§ **PROVIDED MATERIAL**:
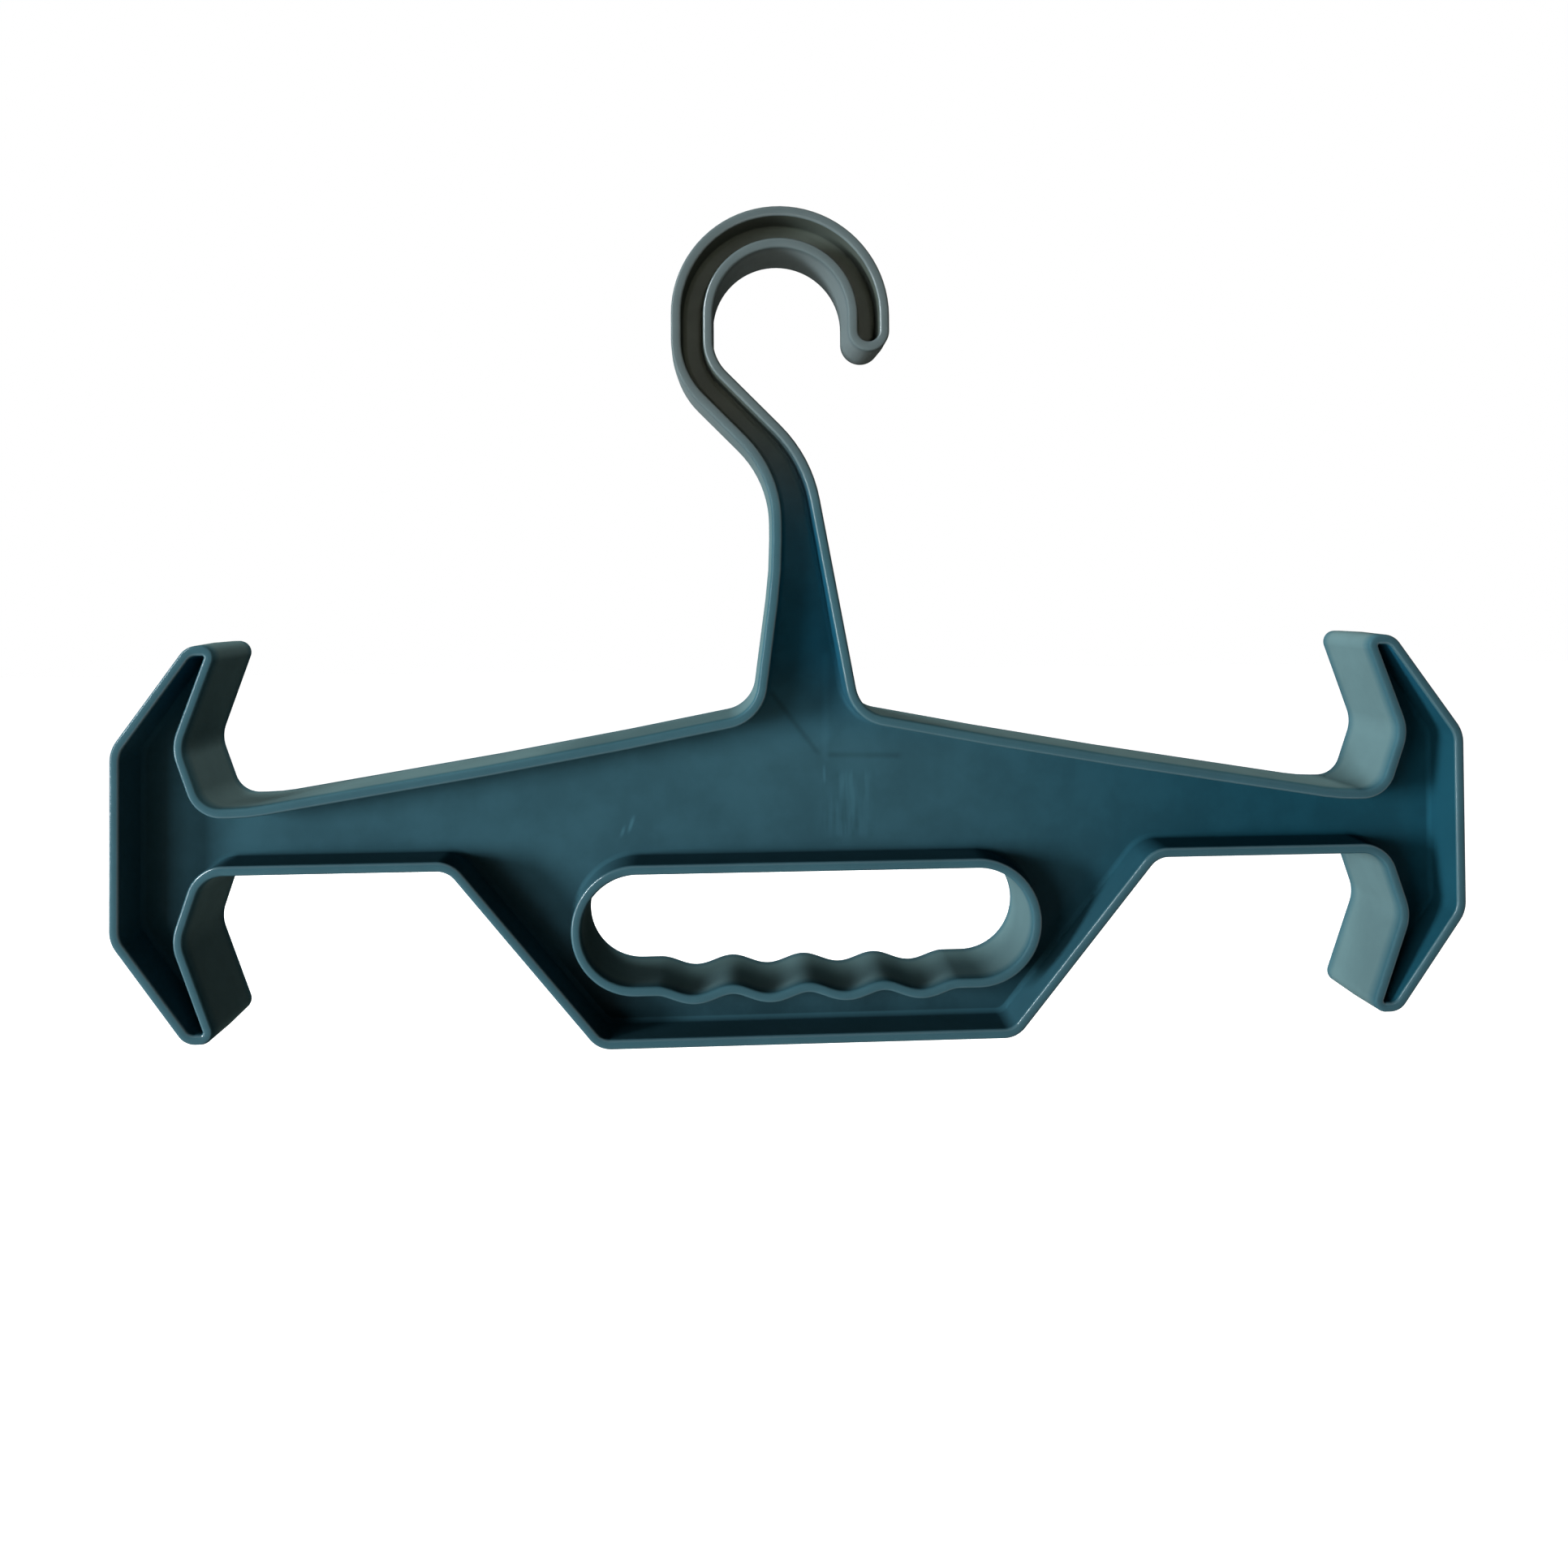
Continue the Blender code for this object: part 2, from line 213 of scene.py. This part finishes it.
# Marks that the flowing plastic and use have left on the front of the web: where each starts and
# ends, as x and height, its width, and how much lighter or darker it is
mark_fade = 0.003
streaky_patch = ((0.0140, 0.085), (0.0140, 0.061), 0.014)
web_marks = {
    "weld_line": ((-0.0120, 0.1112), (0.0052, 0.0886), 0.0015, -0.24),
    "weld_wedge": ((-0.0080, 0.1130), (0.0080, 0.0920), 0.0060, 0.14),
    "weld_ridge": ((0.0070, 0.1240), (0.0066, 0.0860), 0.0018, 0.12),
    "weld_foot": ((0.0060, 0.0893), (0.0330, 0.0885), 0.0016, -0.20),
    "weld_end": ((0.0062, 0.0870), (0.0064, 0.0790), 0.0008, 0.35),
    "long_scratch": ((-0.0555, 0.0712), (-0.0580, 0.0640), 0.0009, 0.65),
    "short_scratch": ((-0.0585, 0.0680), (-0.0605, 0.0625), 0.0009, 0.55),
}

# Floor: as it is seen, and as the light it sends back to the hanger has it
floor_drop = 0.35
floor_width = 12
floor_roughness = 0.9
floor_colour = (0.5, 0.5, 0.5)
floor_bounce_colour = (0.32, 0.29, 0.26)

# Oval on the floor in which the shadow shows, out of the main view, and the floor's glow in it
shadow_place = (0.12, -0.15, 0)
shadow_length_share = 0.55
shadow_reach = (0.26, 0.33)
shadow_glow_reach = (-0.5, 0.5)
left_shadow_glow, right_shadow_glow = 0.34, 0.58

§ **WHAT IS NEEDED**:
Reproduce the listing above verbatim, from first line to last.

§ **OUTPUT FOR THIS TASK**:
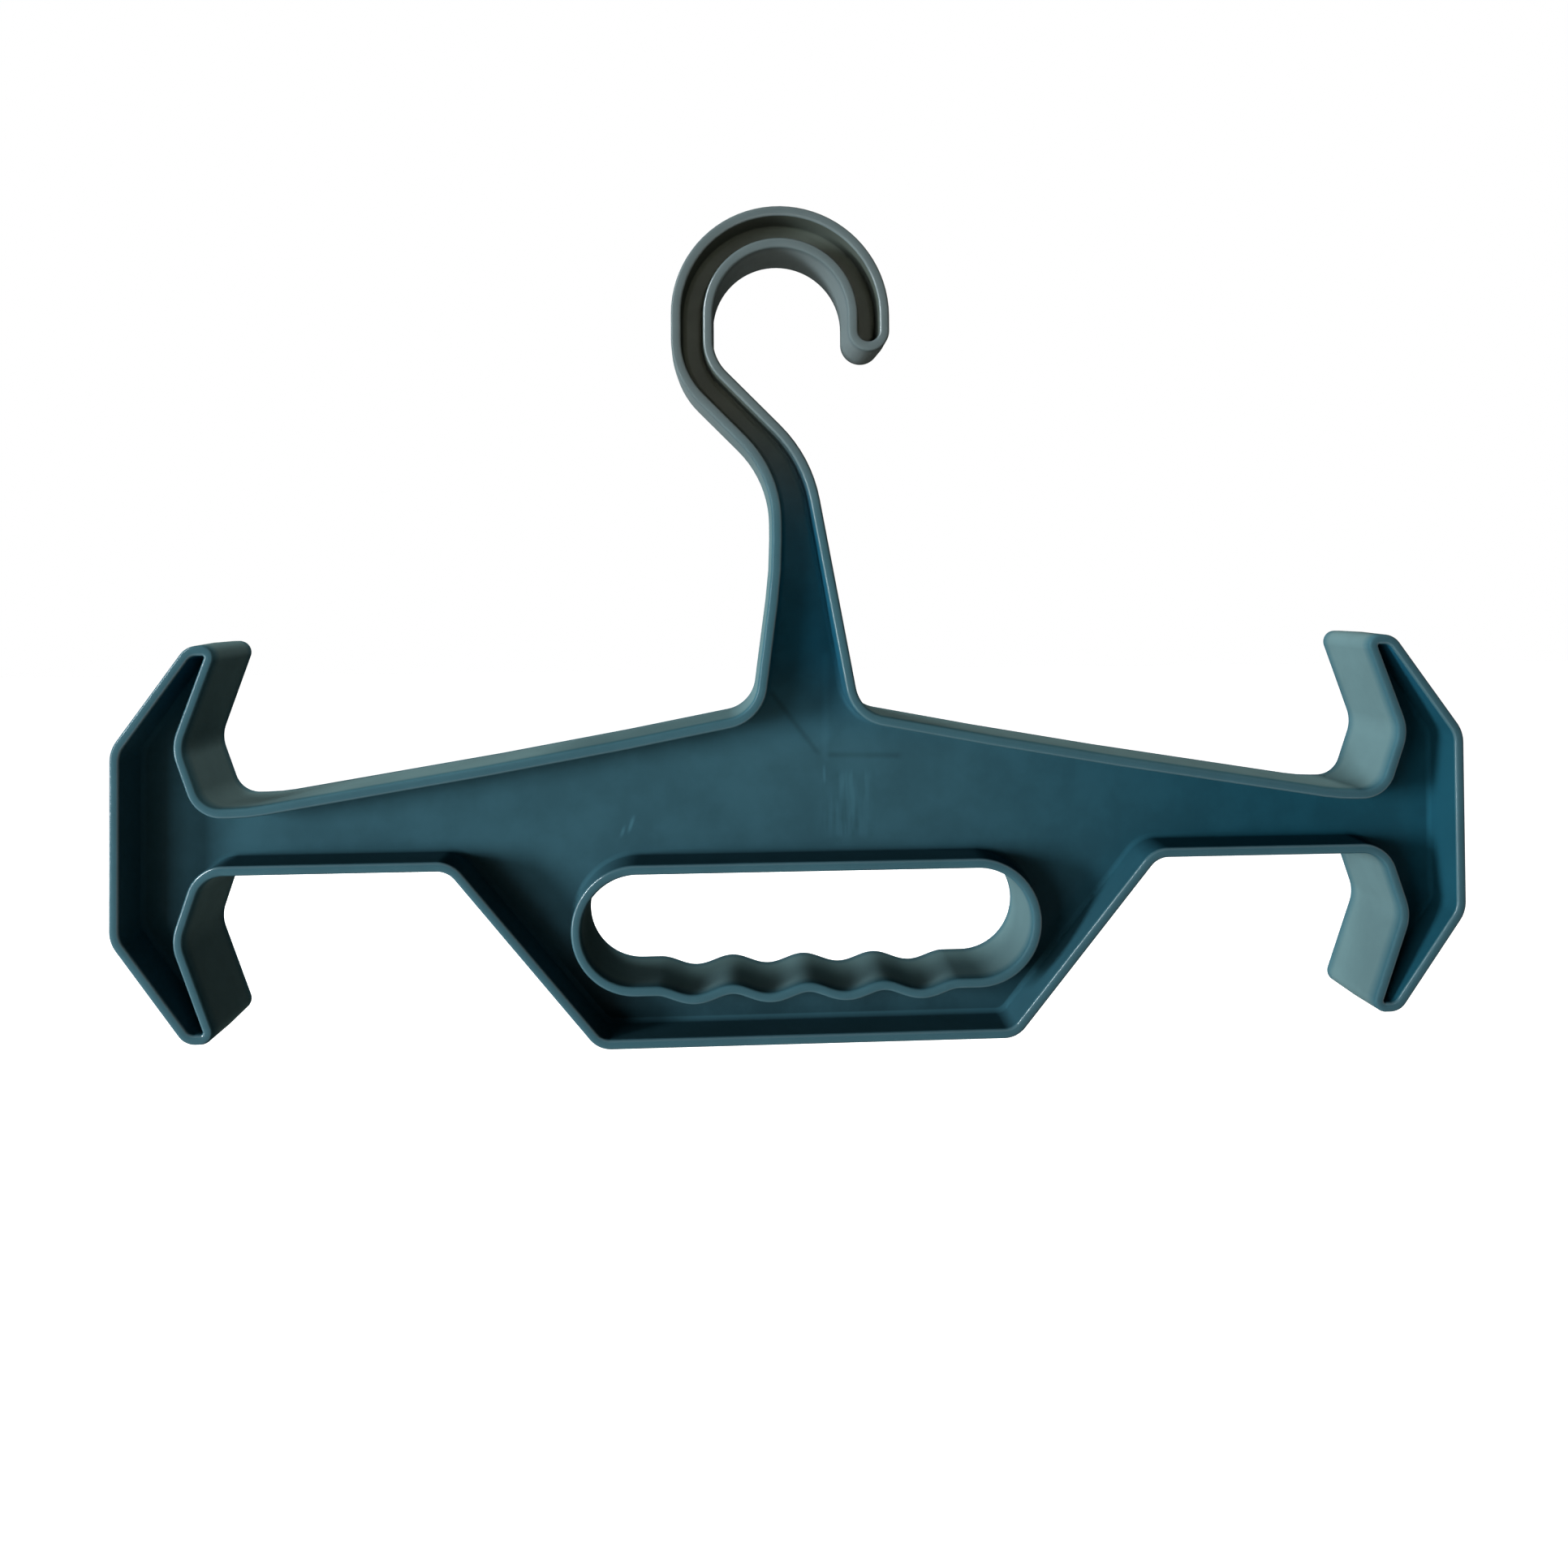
Continue the Blender code for this object: part 2, from line 213 of scene.py. This part finishes it.
# Marks that the flowing plastic and use have left on the front of the web: where each starts and
# ends, as x and height, its width, and how much lighter or darker it is
mark_fade = 0.003
streaky_patch = ((0.0140, 0.085), (0.0140, 0.061), 0.014)
web_marks = {
    "weld_line": ((-0.0120, 0.1112), (0.0052, 0.0886), 0.0015, -0.24),
    "weld_wedge": ((-0.0080, 0.1130), (0.0080, 0.0920), 0.0060, 0.14),
    "weld_ridge": ((0.0070, 0.1240), (0.0066, 0.0860), 0.0018, 0.12),
    "weld_foot": ((0.0060, 0.0893), (0.0330, 0.0885), 0.0016, -0.20),
    "weld_end": ((0.0062, 0.0870), (0.0064, 0.0790), 0.0008, 0.35),
    "long_scratch": ((-0.0555, 0.0712), (-0.0580, 0.0640), 0.0009, 0.65),
    "short_scratch": ((-0.0585, 0.0680), (-0.0605, 0.0625), 0.0009, 0.55),
}

# Floor: as it is seen, and as the light it sends back to the hanger has it
floor_drop = 0.35
floor_width = 12
floor_roughness = 0.9
floor_colour = (0.5, 0.5, 0.5)
floor_bounce_colour = (0.32, 0.29, 0.26)

# Oval on the floor in which the shadow shows, out of the main view, and the floor's glow in it
shadow_place = (0.12, -0.15, 0)
shadow_length_share = 0.55
shadow_reach = (0.26, 0.33)
shadow_glow_reach = (-0.5, 0.5)
left_shadow_glow, right_shadow_glow = 0.34, 0.58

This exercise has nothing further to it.